===== DATA LINES =====
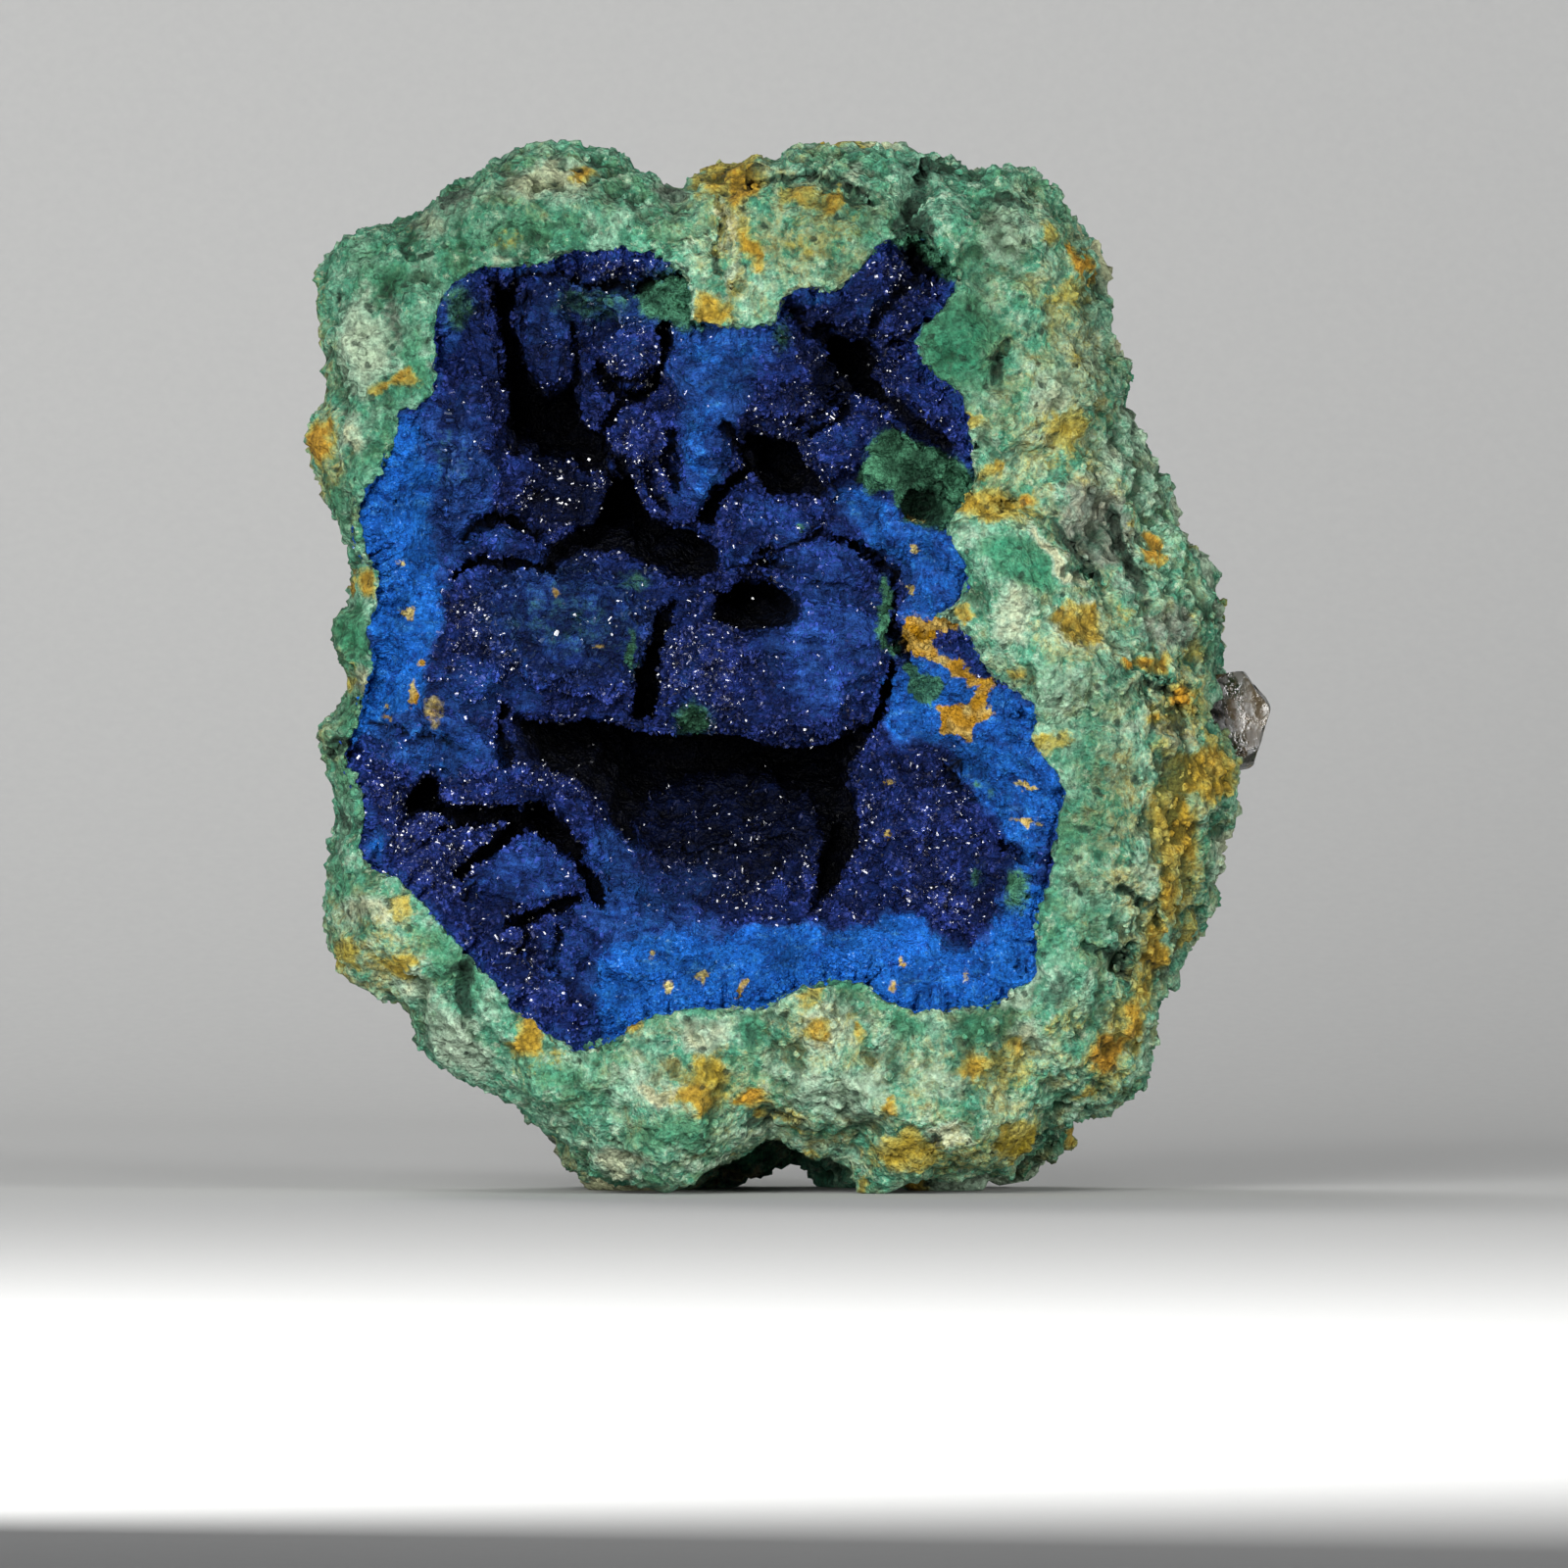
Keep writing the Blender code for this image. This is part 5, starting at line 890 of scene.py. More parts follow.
# Small places: x, z, half width, half height, turn, strength
POWDER_SPOTS = [
    (-28.5, 46.5, 3, 3, 0, 0.5), (-32, 41.2, 6.5, 2.8, -4, 0.62), (-37.6, 31.2, 1.3, 1.4, 0, 0.9),
    (-25, 84.6, 3.4, 0.4, 2, 0.6), (-31, 79.2, 0.5, 1.5, 0, 0.6), (-14, 26.2, 5, 3.6, -20, 0.6),
    (-23.4, 29.8, 4.6, 3.2, 6, 0.38), (-15.5, 30.6, 2.6, 3, 20, 0.5), (-20, 22, 1.8, 4, 0, 0.36),
    (22.4, 30.6, 1.6, 2.6, 0, 0.8), (-7.4, 77.4, 2.2, 1.4, 0, 0.72), (-8.2, 66, 1.4, 1.8, 0, 0.74),
    (-9.6, 22.6, 3.6, 1.2, 20, 1), (3, 82, 1.2, 0.4, 0, 0.7), (-5, 58.4, 3, 1.4, 0, 0.34),
    (3.2, 50.4, 5.6, 7.6, 4, 0.42), (3, 58, 5.6, 2.6, -12, 0.36), (-19.8, 53, 7, 4.8, -8, 0.34),
    (-21.6, 79.4, 2.6, 4.6, 6, 0.3), (-13, 81.6, 5.4, 1.8, -4, 0.4), (-9, 28.6, 5, 2.4, 0, 0.34),
    (-29.4, 64, 2.6, 8, 0, 0.44), (-28.6, 70.4, 1.8, 4, 0, 0.3), (-14.2, 77.4, 2.6, 2, 0, 0.3),
    (-24, 46.4, 2.4, 2.4, 0, 0.34), (4.6, 69.6, 2.4, 1.8, 0, 0.34), (-0.8, 62.2, 4, 1.6, 0, 0.34),
    (-8.6, 47.6, 1, 4.4, 0, 0.3), (-26.4, 60.4, 2.6, 1.2, 0, 0.36), (8.4, 81.2, 1.8, 3, -40, 0.25),
    (7.4, 63.2, 2.4, 1.4, 0, 0.6), (13.6, 45.2, 2.6, 2.4, 0, 0.95), (-6, 18.8, 4, 0.9, 4, 1),
]
print("Places with powder:", len(POWDER_AREAS) + len(POWDER_SPOTS))

# %% Malachite and ochre crumbs
# Green malachite over the azurite, small places and then outlines, in the same forms
GREEN_SPOTS = [
    (-29.8, 81.2, 1.5, 2.4, 0, 0.6), (-30.5, 67, 2.6, 4.2, 0, 0.35), (-19.5, 52.8, 6.6, 4.4, -8, 0.4),
    (-14, 49.8, 0.5, 1.9, 0, 0.8), (-8.4, 43.4, 1.7, 1.5, 0, 0.85), (-0.3, 78.4, 0.9, 1.6, 0, 0.6),
    (10.2, 50, 0.8, 0.8, 0, 0.9), (17.5, 37.5, 0.6, 0.6, 0, 0.6), (19, 36.5, 0.6, 0.6, 0, 0.6),
    (17.7, 29, 0.8, 1.1, 0, 0.6), (21.3, 28, 1.3, 2.2, 0, 0.85), (1.4, 61.2, 0.5, 0.4, 0, 0.8),
    (0.8, 80.4, 0.4, 0.3, 0, 0.8), (-13.6, 56, 2, 1.2, 0, 0.5), (-24.6, 52, 1.4, 1.6, 0, 0.4),
]
GREEN_AREAS = [
    ([(6.4, 65.2), (7, 66.8), (7.8, 68.2), (8.8, 69.6), (10.2, 70.4), (11.2, 69.6), (12.4, 68.7),
      (13.8, 68.4), (15.2, 67.6), (16.6, 66.6), (18.2, 65.4), (18.4, 63.6), (16.2, 62.6), (15, 61.8),
      (14.2, 60.4), (12.2, 60.8), (10.8, 61.8), (10.2, 63.2), (9.6, 64.4), (8, 64.1)], 1, 0.6),
    ([(-13.8, 83.2), (-10.6, 84.8), (-6.8, 84.4), (-6.4, 79.8), (-8.8, 79), (-11, 79.4),
      (-13.4, 80.4)], 0.85, 1.3),
    ([(-21, 83.2), (-13.6, 83.4), (-13.2, 80), (-17, 79.4), (-21.4, 80.2)], 0.5, 1.5),
    ([(8.6, 56.6), (9.4, 57), (9.9, 55.4), (9.8, 53.2), (9.3, 51.4), (9.6, 49.8), (8.8, 50), (8.2, 51.6),
      (8.4, 53.4), (8.8, 55)], 0.85, 0.4),
    ([(11, 49.2), (12.2, 48.4), (12.4, 47.6), (14.2, 47.4), (14.9, 46.6), (14.2, 45.6), (13.6, 44.7),
      (12.2, 45), (11.3, 46), (11.6, 47.2), (10.9, 48.2)], 0.95, 0.4),
    ([(8.4, 89.6), (9.6, 87), (10.4, 86.3), (11.6, 86.2), (12.8, 85.2), (14.6, 83.9), (16.4, 83.6),
      (16.8, 89.6)], 1, 0.5),
]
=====
• **EXERCISE OBJECTIVE**:
Return all the data exactly as given.

• **FINAL RESULT**:
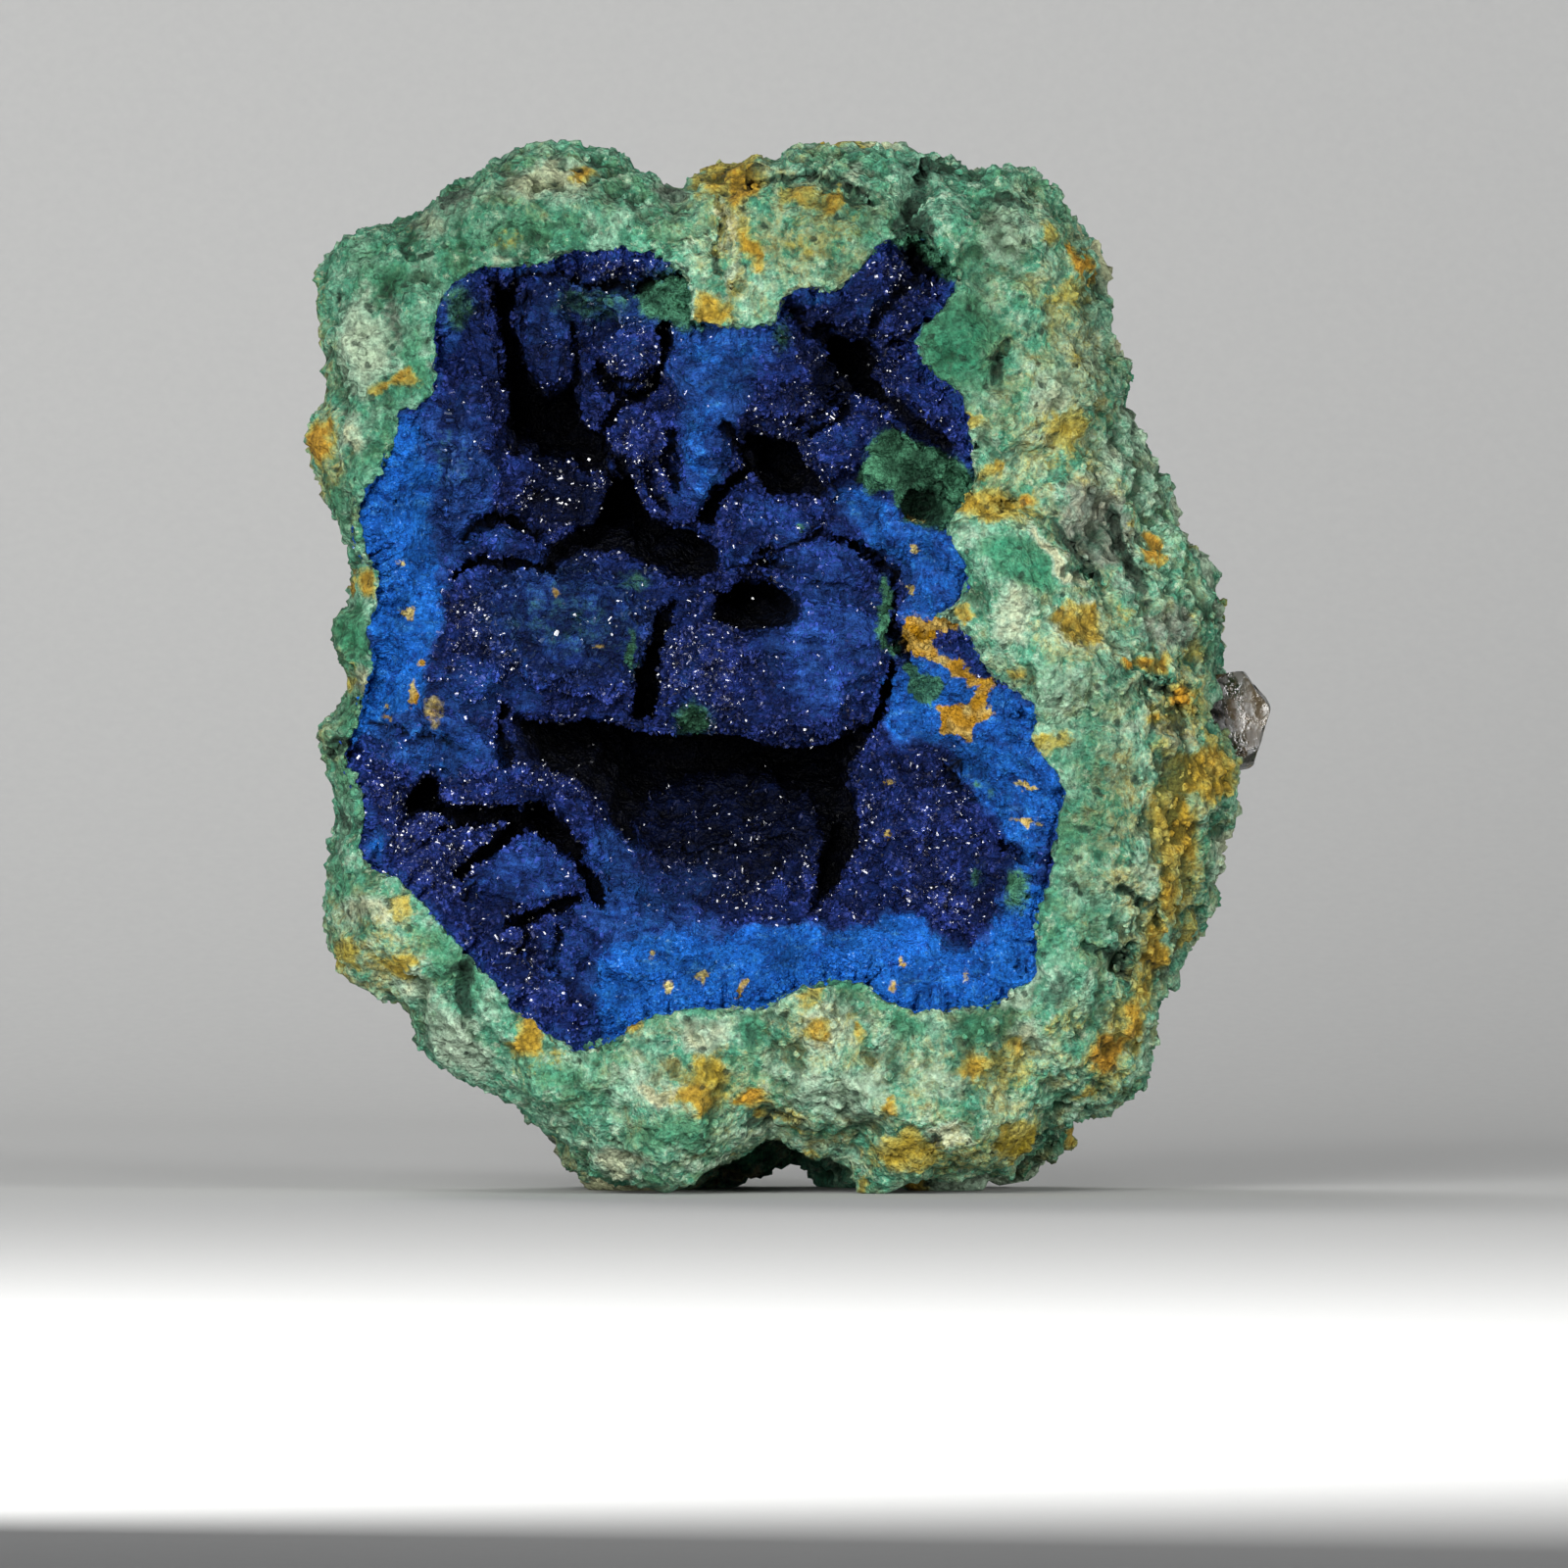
Keep writing the Blender code for this image. This is part 5, starting at line 890 of scene.py. More parts follow.
# Small places: x, z, half width, half height, turn, strength
POWDER_SPOTS = [
    (-28.5, 46.5, 3, 3, 0, 0.5), (-32, 41.2, 6.5, 2.8, -4, 0.62), (-37.6, 31.2, 1.3, 1.4, 0, 0.9),
    (-25, 84.6, 3.4, 0.4, 2, 0.6), (-31, 79.2, 0.5, 1.5, 0, 0.6), (-14, 26.2, 5, 3.6, -20, 0.6),
    (-23.4, 29.8, 4.6, 3.2, 6, 0.38), (-15.5, 30.6, 2.6, 3, 20, 0.5), (-20, 22, 1.8, 4, 0, 0.36),
    (22.4, 30.6, 1.6, 2.6, 0, 0.8), (-7.4, 77.4, 2.2, 1.4, 0, 0.72), (-8.2, 66, 1.4, 1.8, 0, 0.74),
    (-9.6, 22.6, 3.6, 1.2, 20, 1), (3, 82, 1.2, 0.4, 0, 0.7), (-5, 58.4, 3, 1.4, 0, 0.34),
    (3.2, 50.4, 5.6, 7.6, 4, 0.42), (3, 58, 5.6, 2.6, -12, 0.36), (-19.8, 53, 7, 4.8, -8, 0.34),
    (-21.6, 79.4, 2.6, 4.6, 6, 0.3), (-13, 81.6, 5.4, 1.8, -4, 0.4), (-9, 28.6, 5, 2.4, 0, 0.34),
    (-29.4, 64, 2.6, 8, 0, 0.44), (-28.6, 70.4, 1.8, 4, 0, 0.3), (-14.2, 77.4, 2.6, 2, 0, 0.3),
    (-24, 46.4, 2.4, 2.4, 0, 0.34), (4.6, 69.6, 2.4, 1.8, 0, 0.34), (-0.8, 62.2, 4, 1.6, 0, 0.34),
    (-8.6, 47.6, 1, 4.4, 0, 0.3), (-26.4, 60.4, 2.6, 1.2, 0, 0.36), (8.4, 81.2, 1.8, 3, -40, 0.25),
    (7.4, 63.2, 2.4, 1.4, 0, 0.6), (13.6, 45.2, 2.6, 2.4, 0, 0.95), (-6, 18.8, 4, 0.9, 4, 1),
]
print("Places with powder:", len(POWDER_AREAS) + len(POWDER_SPOTS))

# %% Malachite and ochre crumbs
# Green malachite over the azurite, small places and then outlines, in the same forms
GREEN_SPOTS = [
    (-29.8, 81.2, 1.5, 2.4, 0, 0.6), (-30.5, 67, 2.6, 4.2, 0, 0.35), (-19.5, 52.8, 6.6, 4.4, -8, 0.4),
    (-14, 49.8, 0.5, 1.9, 0, 0.8), (-8.4, 43.4, 1.7, 1.5, 0, 0.85), (-0.3, 78.4, 0.9, 1.6, 0, 0.6),
    (10.2, 50, 0.8, 0.8, 0, 0.9), (17.5, 37.5, 0.6, 0.6, 0, 0.6), (19, 36.5, 0.6, 0.6, 0, 0.6),
    (17.7, 29, 0.8, 1.1, 0, 0.6), (21.3, 28, 1.3, 2.2, 0, 0.85), (1.4, 61.2, 0.5, 0.4, 0, 0.8),
    (0.8, 80.4, 0.4, 0.3, 0, 0.8), (-13.6, 56, 2, 1.2, 0, 0.5), (-24.6, 52, 1.4, 1.6, 0, 0.4),
]
GREEN_AREAS = [
    ([(6.4, 65.2), (7, 66.8), (7.8, 68.2), (8.8, 69.6), (10.2, 70.4), (11.2, 69.6), (12.4, 68.7),
      (13.8, 68.4), (15.2, 67.6), (16.6, 66.6), (18.2, 65.4), (18.4, 63.6), (16.2, 62.6), (15, 61.8),
      (14.2, 60.4), (12.2, 60.8), (10.8, 61.8), (10.2, 63.2), (9.6, 64.4), (8, 64.1)], 1, 0.6),
    ([(-13.8, 83.2), (-10.6, 84.8), (-6.8, 84.4), (-6.4, 79.8), (-8.8, 79), (-11, 79.4),
      (-13.4, 80.4)], 0.85, 1.3),
    ([(-21, 83.2), (-13.6, 83.4), (-13.2, 80), (-17, 79.4), (-21.4, 80.2)], 0.5, 1.5),
    ([(8.6, 56.6), (9.4, 57), (9.9, 55.4), (9.8, 53.2), (9.3, 51.4), (9.6, 49.8), (8.8, 50), (8.2, 51.6),
      (8.4, 53.4), (8.8, 55)], 0.85, 0.4),
    ([(11, 49.2), (12.2, 48.4), (12.4, 47.6), (14.2, 47.4), (14.9, 46.6), (14.2, 45.6), (13.6, 44.7),
      (12.2, 45), (11.3, 46), (11.6, 47.2), (10.9, 48.2)], 0.95, 0.4),
    ([(8.4, 89.6), (9.6, 87), (10.4, 86.3), (11.6, 86.2), (12.8, 85.2), (14.6, 83.9), (16.4, 83.6),
      (16.8, 89.6)], 1, 0.5),
]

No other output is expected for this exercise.